René Cárdenas, first Dodgers Spanish-language announcer, dies

René Cárdenas, the first radio announcer to broadcast major league baseball games in Spanish to a domestic audience while with the Dodgers and who helped start Spanish-language broadcasts for two other teams, died Sunday in Houston. He was 96.

The Dodgers announced his death Sunday night, noting his 21 years — over two stints — with the team starting in 1958. The broadcasting pioneer also served as the Houston Astros’ first Spanish-language announcer starting in 1962.

Cárdenas called games for 38 seasons with the Dodgers, Astros and Texas Rangers and paved the way for Jaime Jarrín, who joined the broadcast team in 1959 and served as the Dodgers’ broadcaster for 64 seasons.

“He was indisputably one of the pioneers of Spanish-language baseball radio broadcasting, and he opened the door for other broadcasters to reach the major leagues,” Jarrín told The Times in Spanish Monday morning. “He was a total professional, truly.”

Cárdenas was born on Feb. 6, 1930, in Managua, Nicaragua. His grandfather, Adan Cárdenas, was president of the country from 1883-1887 and is recognized for introducing baseball to Nicaragua in the late 19th century while his uncle, Adolfo, played on the first national team.

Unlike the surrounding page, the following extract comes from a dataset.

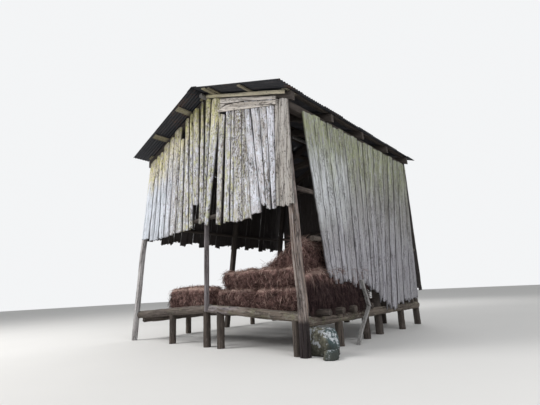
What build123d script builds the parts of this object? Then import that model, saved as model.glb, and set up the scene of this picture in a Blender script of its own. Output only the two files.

But Cárdenas became more adept at describing the action and before he left high school, he was not only writing for La Prensa, Nicaragua’s leading newspaper, but also broadcasting games for Radio Mundial, the capital city’s top-ranked station.

“He had a very original style,” Edgard Tijerino, a Nicaraguan sports journalist, told The Times’ Kevin Baxter in 1995. “It was a way of broadcasting that nobody here in Nicaragua had. The people of my generation remember him with fondness and still value the work he did.”

When the Dodgers moved from Brooklyn ahead of the 1958 season, they partnered with KWKW-AM (1330), the only Spanish-language radio station in L.A. at the time, to broadcast the games in Spanish. Cárdenas was hired as the lead play-by-play announcer while Jarrín shadowed him that first season before settling in as the No. 2 announcer. During that time, Cárdenas was part of the first Spanish broadcast of the World Series in 1959 and the All-Star Game in 1961.

Before the 1962 season, Cárdenas moved on to serve as the lead play-by-play announcer for Houston’s new team, then known as the Colt .45s. He chronicled the team’s first 14 seasons, during which the team moved into the Astrodome and were renamed the Astros in 1965.

Cárdenas returned to Nicaragua in the late 1970s to live in semi-retirement, but political unrest in the country, in the form of the Sandinista National Liberation Front, forced him to flee and eventually return to the United States. The rebels’ final push to victory would take them right past the front door of Cardenas’ three-quarter-acre hacienda.

“They were fighting around my house every night. We used to go under the bed every single night for months,” Cárdenas told The Times in 1995. “We were in a war without being soldiers.”

Cárdenas, who became a U.S. citizen in 1963, had his house, life savings and many priceless mementos from his broadcasting career seized.

After working with Texas Rangers, Cárdenas returned to the Dodgers for the 1982 season. By this point, Jarrín was firmly in place as the team’s lead play-by-play announcer — particularly in the wake of Fernandomania the season before, when Jarrín’s profile was raised as Fernando Valenzuela‘s interpreter during his media interviews.

“It was explained to him by our producer, ‘You can’t come back as the No. 1 announcer because Jaime is established, he has many years as the lead announcer and he is beloved by the community,’” Jarrín said Monday. “René said, ‘I don’t care, I’ll come back as the No. 2 with Jaime. I just want to come back to the game of baseball.’ He was determined to return to the Dodgers.

“It was during that time that we established a close-knit friendship and we were well-received by the community as a broadcast duo.”

Cárdenas worked with the Dodgers through the 1998 season and moved back to Houston, where he wrote for multiple outlets and then broadcast Astros games on the radio in 2007 and on TV in 2008, setting another first at the time: the only MLB team with a standalone Spanish-language broadcast featuring dedicated cameras and Spanish-language graphics separate from the English-language broadcast.

Fifty years after his first broadcast with the Dodgers, Cárdenas remained a pioneer.

He was nominated several times for the Baseball Hall of Fame’s Ford C. Frick Award, including last year, but did not receive enough votes for induction. He is in the Nicaragua Baseball Hall of Fame, the Broadcasters Wing of the Hispanic Heritage Baseball Museum Hall of Fame and in the Astros’ team hall of fame.

“I think what hindered him was that he didn’t fully establish himself with the Dodgers,” Jarrín, one of three Latino broadcasters in the Baseball Hall of Fame, said of Cárdenas’ chances of enshrinement. “He was away for many years. So that lack of continuity may have hindered him, possibly. Because professionally, he is deserving of being in the Hall. I would love it if he got inducted posthumously because he was a broadcasting pioneer and a true professional.”